I should also have discussed the fact that experimentally there are many ways to identify the exact space point where the collisions take place. The bunch crossings spread collision points along the beam line by about 10 centimeters, while we can identify the origin of the particles coming out of the interactions with a precision of few hundred microns. In other words, we have ways to tell apart the "pileup" tt & H production from the true ttH production, by looking at the point of origin of the particles created in the decay of the three produced bodies.

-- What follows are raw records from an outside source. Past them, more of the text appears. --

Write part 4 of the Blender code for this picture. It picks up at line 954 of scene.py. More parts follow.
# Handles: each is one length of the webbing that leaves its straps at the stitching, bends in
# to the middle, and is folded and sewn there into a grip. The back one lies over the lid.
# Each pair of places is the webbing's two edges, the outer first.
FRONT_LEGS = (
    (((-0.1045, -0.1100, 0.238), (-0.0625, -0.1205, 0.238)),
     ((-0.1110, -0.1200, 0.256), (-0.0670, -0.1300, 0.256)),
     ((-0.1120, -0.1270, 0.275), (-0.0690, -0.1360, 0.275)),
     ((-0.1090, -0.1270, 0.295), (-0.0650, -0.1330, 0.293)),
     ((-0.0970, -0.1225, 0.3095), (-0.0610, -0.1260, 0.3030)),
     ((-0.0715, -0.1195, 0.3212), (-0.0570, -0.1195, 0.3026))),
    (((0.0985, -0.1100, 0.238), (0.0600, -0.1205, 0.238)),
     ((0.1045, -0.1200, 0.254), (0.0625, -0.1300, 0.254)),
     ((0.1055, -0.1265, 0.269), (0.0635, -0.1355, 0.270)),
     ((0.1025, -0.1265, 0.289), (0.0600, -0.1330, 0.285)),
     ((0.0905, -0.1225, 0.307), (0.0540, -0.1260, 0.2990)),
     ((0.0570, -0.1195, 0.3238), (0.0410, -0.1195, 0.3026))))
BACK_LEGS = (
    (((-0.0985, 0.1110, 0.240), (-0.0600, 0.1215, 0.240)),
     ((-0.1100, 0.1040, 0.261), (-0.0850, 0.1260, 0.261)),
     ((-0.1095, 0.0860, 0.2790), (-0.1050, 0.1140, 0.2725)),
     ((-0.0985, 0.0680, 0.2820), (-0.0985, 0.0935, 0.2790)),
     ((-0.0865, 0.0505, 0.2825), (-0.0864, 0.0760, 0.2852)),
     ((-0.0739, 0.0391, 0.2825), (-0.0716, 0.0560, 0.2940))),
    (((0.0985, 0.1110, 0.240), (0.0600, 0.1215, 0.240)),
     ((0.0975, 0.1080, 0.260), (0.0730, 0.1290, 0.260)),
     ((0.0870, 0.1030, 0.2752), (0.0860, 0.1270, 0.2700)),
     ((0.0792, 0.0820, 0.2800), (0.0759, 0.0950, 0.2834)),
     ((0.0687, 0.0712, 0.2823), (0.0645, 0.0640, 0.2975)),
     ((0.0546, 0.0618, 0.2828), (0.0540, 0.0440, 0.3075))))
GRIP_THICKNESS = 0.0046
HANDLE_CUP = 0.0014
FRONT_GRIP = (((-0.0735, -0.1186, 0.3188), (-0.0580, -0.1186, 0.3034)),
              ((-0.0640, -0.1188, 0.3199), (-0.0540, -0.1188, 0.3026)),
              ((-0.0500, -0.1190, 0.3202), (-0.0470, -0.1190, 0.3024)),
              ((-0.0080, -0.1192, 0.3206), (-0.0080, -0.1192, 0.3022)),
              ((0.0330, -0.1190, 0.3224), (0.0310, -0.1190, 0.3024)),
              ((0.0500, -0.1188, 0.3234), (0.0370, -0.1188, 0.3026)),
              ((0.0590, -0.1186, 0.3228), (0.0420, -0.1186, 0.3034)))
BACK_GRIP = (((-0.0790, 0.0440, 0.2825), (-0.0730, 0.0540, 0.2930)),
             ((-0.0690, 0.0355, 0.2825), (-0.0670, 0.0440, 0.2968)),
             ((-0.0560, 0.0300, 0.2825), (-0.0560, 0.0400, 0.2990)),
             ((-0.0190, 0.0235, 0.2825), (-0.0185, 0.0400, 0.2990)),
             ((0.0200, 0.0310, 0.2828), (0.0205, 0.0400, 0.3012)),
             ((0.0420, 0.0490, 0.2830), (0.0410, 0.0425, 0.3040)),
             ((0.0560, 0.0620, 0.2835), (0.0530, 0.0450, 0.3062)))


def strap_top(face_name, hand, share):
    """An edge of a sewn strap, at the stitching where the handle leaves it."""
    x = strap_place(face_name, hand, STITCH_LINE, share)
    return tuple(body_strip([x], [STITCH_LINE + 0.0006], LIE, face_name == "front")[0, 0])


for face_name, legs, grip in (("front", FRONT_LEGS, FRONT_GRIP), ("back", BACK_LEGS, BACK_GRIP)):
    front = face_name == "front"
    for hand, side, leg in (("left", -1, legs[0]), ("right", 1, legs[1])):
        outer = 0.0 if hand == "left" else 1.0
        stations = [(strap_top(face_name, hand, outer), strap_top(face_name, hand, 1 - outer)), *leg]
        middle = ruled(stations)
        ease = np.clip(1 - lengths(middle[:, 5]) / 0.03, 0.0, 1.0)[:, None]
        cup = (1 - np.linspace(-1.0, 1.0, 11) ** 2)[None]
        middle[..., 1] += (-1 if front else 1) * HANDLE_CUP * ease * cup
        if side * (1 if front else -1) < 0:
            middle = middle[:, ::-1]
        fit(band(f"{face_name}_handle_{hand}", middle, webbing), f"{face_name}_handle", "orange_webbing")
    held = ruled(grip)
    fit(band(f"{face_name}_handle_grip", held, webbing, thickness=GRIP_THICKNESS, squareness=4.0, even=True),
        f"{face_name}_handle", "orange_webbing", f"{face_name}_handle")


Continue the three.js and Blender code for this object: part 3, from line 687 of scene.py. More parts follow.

Now, however, imagine we could have built a collider which brought to collide in a single point of space protons at a much higher rate - say 10^40 cm^-2 s^-1, again with 40 million bunch crossings per second. Under those conditions the average number of ttH events per bunch crossing would be a million times higher than previously calculated - hence 1.25x10^-4. And what about the pileup tt&H ? That would benefit from the higher number of collisions per bunch crossing a lot, as we would get a rate of 2.5x10^-3, hence twenty times higher than the true process! Under those conditions, a candidate ttH event would be 20 times more likely to be actually the collection of two independent collisions!

The bottomline is that these machines allow us to study a wealth of physical processes thanks not only to sheer power, but also - and I would say mostly - because of careful design choices. Of course nobody can design a collider with a luminosity of 10^40 cm^-2 s^-1 these days, but on the other hand the number of bunches of the beams has been chosen wisely enough that we can discern everything we need from the messy collisions - they are messy, but not messy enough to cause unsolvable experimental problems!